Dataset extract:
________
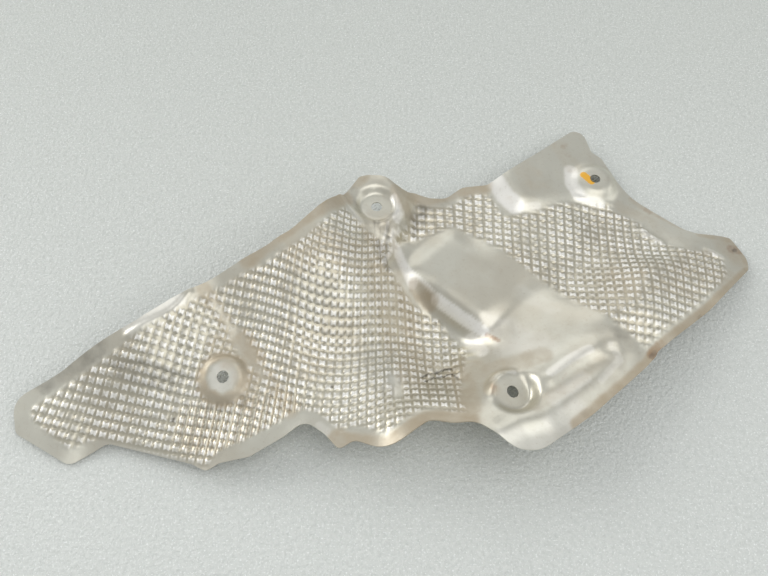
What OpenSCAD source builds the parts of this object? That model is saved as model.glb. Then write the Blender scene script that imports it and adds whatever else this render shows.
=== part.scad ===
// Steering gear heat shield: one pressed aluminium sheet with a waffle emboss and four fixing holes.
// X runs along the sheet, Y across it and Z is up. The origin lies on the ground under the middle of
// the outer box, and the sheet rests on its valley foot, its left tip and its right upper edge.

/* [Sheet] */
// Length of the sheet along X in mm
sheet_l = 452; // [370:1:550]
// Width of the sheet along Y in mm
sheet_w = 245; // [200:1:300]
// Height of the pressed form in mm
form_h = 56; // [45:1:70]
// Thickness of the sheet in mm
sheet_t = 0.8; // [0.6:0.1:1.2]
// Softness of the bends between the plates of the form in mm
bend_soft = 15; // [12:0.5:20]

/* [Emboss] */
// Number of emboss cells along the sheet
cell_cols = 72; // [50:1:88]
// Number of emboss cells across the sheet
cell_rows = 40; // [28:1:48]
// Height of one emboss pyramid in mm
cell_h = 0.9; // [0.2:0.1:1.5]
// Width of the plain rim round the emboss in mm
rim_w = 6; // [4:0.5:12]

/* [Fixing holes] */
// Diameter of the four fixing holes in mm
hole_d = 7; // [5:0.1:9]
// Radius of the flat pad round each fixing hole in mm
pad_r = 10; // [8:0.5:15]
// Width of the soft wall between a pad and the form in mm
pad_wall = 6; // [4:0.5:8]
// Rise of the pad on the left wing over the form in mm
left_pad_rise = 2.5; // [0:0.5:7]
// Depth of the dish in the upper middle boss in mm
boss_dish = 3.5; // [0:0.5:5]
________
What is needed: Quote each line of the data above exactly as written.

Result of this exercise:
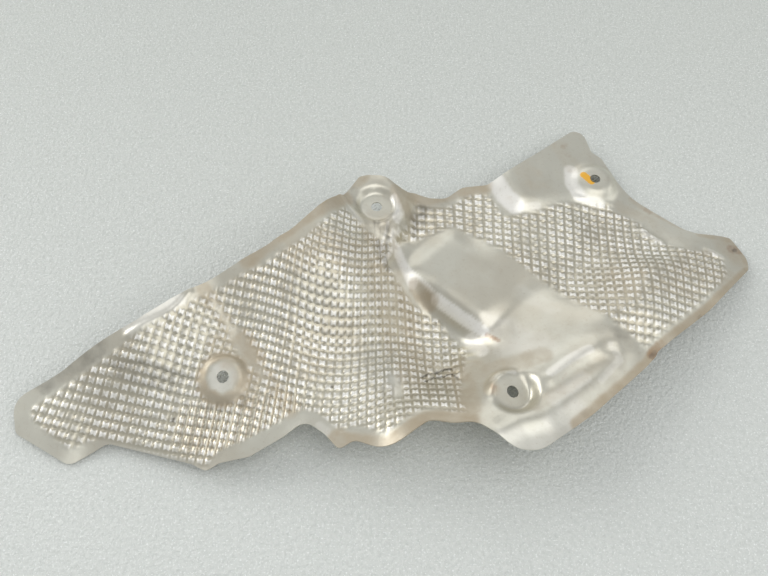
What OpenSCAD source builds the parts of this object? That model is saved as model.glb. Then write the Blender scene script that imports it and adds whatever else this render shows.
=== part.scad ===
// Steering gear heat shield: one pressed aluminium sheet with a waffle emboss and four fixing holes.
// X runs along the sheet, Y across it and Z is up. The origin lies on the ground under the middle of
// the outer box, and the sheet rests on its valley foot, its left tip and its right upper edge.

/* [Sheet] */
// Length of the sheet along X in mm
sheet_l = 452; // [370:1:550]
// Width of the sheet along Y in mm
sheet_w = 245; // [200:1:300]
// Height of the pressed form in mm
form_h = 56; // [45:1:70]
// Thickness of the sheet in mm
sheet_t = 0.8; // [0.6:0.1:1.2]
// Softness of the bends between the plates of the form in mm
bend_soft = 15; // [12:0.5:20]

/* [Emboss] */
// Number of emboss cells along the sheet
cell_cols = 72; // [50:1:88]
// Number of emboss cells across the sheet
cell_rows = 40; // [28:1:48]
// Height of one emboss pyramid in mm
cell_h = 0.9; // [0.2:0.1:1.5]
// Width of the plain rim round the emboss in mm
rim_w = 6; // [4:0.5:12]

/* [Fixing holes] */
// Diameter of the four fixing holes in mm
hole_d = 7; // [5:0.1:9]
// Radius of the flat pad round each fixing hole in mm
pad_r = 10; // [8:0.5:15]
// Width of the soft wall between a pad and the form in mm
pad_wall = 6; // [4:0.5:8]
// Rise of the pad on the left wing over the form in mm
left_pad_rise = 2.5; // [0:0.5:7]
// Depth of the dish in the upper middle boss in mm
boss_dish = 3.5; // [0:0.5:5]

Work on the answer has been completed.